— START —
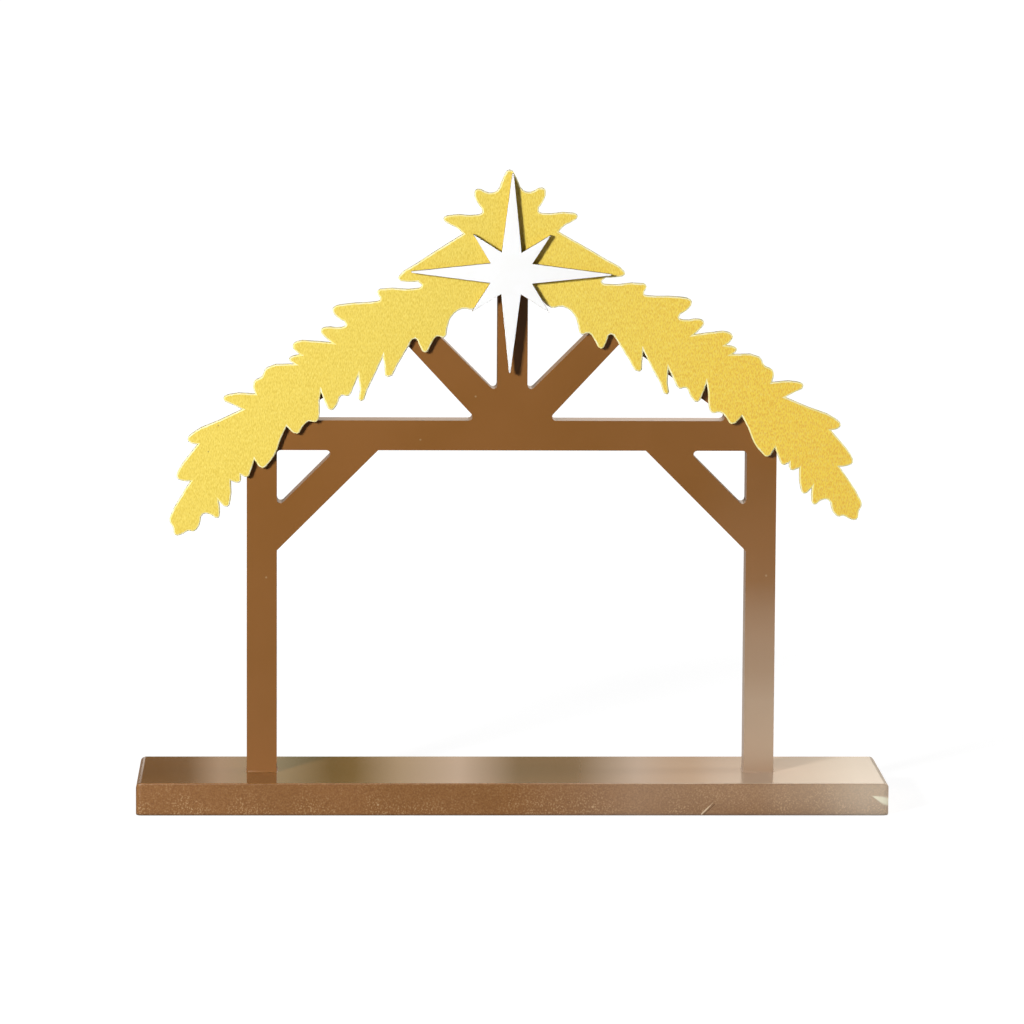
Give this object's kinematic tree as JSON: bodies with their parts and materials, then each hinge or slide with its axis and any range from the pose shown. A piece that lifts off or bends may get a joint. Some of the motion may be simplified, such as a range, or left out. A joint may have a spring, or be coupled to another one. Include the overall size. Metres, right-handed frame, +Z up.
{
  "type": "nativity table ornament",
  "caption": "Painted-board stable arch on a base board, with knee braces, a trussed gable, a ragged straw-coloured roof and an eight-rayed star.",
  "frame": {"origin": "centre of the base board's underside", "axes": "+X along the base board to the viewer's right, +Y from the star to the back, +Z up"},
  "size_m": [0.3, 0.065, 0.2558],
  "materials": {
    "brown_base": "glossy brown paint over fine board",
    "brown_frame": "satin brown paint over board",
    "straw_yellow": "matt straw-yellow board with fine upright grain and darker cut edges",
    "star_white": "matt white paint"
  },
  "bodies": {
    "root": {"base_board": "brown_base", "stable_frame": "brown_frame", "straw_roof": "straw_yellow", "star": "star_white"}
  },
  "joints": []
}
— END —
[Problem to work on]
Restate the data above word for word.

[Response to this task]
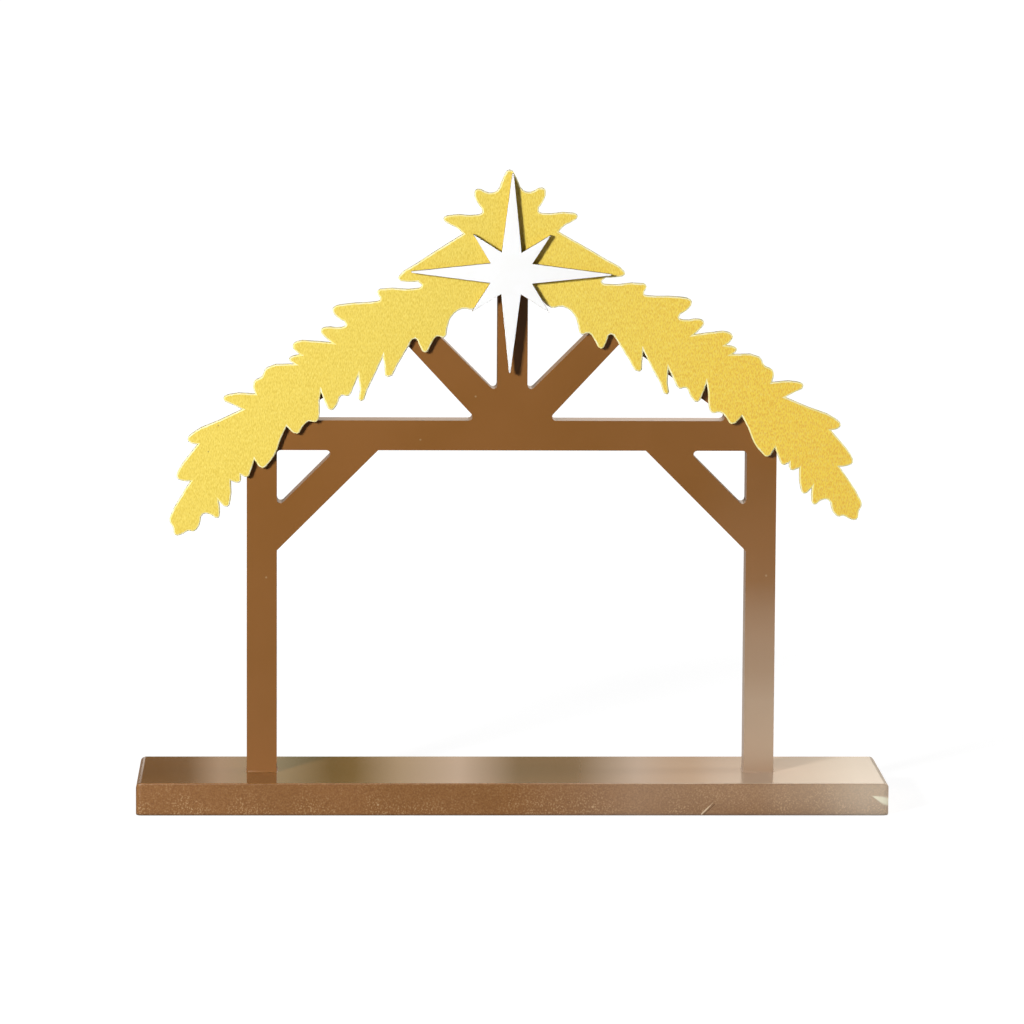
Give this object's kinematic tree as JSON: bodies with their parts and materials, then each hinge or slide with its axis and any range from the pose shown. A piece that lifts off or bends may get a joint. Some of the motion may be simplified, such as a range, or left out. A joint may have a spring, or be coupled to another one. Include the overall size. Metres, right-handed frame, +Z up.
{
  "type": "nativity table ornament",
  "caption": "Painted-board stable arch on a base board, with knee braces, a trussed gable, a ragged straw-coloured roof and an eight-rayed star.",
  "frame": {"origin": "centre of the base board's underside", "axes": "+X along the base board to the viewer's right, +Y from the star to the back, +Z up"},
  "size_m": [0.3, 0.065, 0.2558],
  "materials": {
    "brown_base": "glossy brown paint over fine board",
    "brown_frame": "satin brown paint over board",
    "straw_yellow": "matt straw-yellow board with fine upright grain and darker cut edges",
    "star_white": "matt white paint"
  },
  "bodies": {
    "root": {"base_board": "brown_base", "stable_frame": "brown_frame", "straw_roof": "straw_yellow", "star": "star_white"}
  },
  "joints": []
}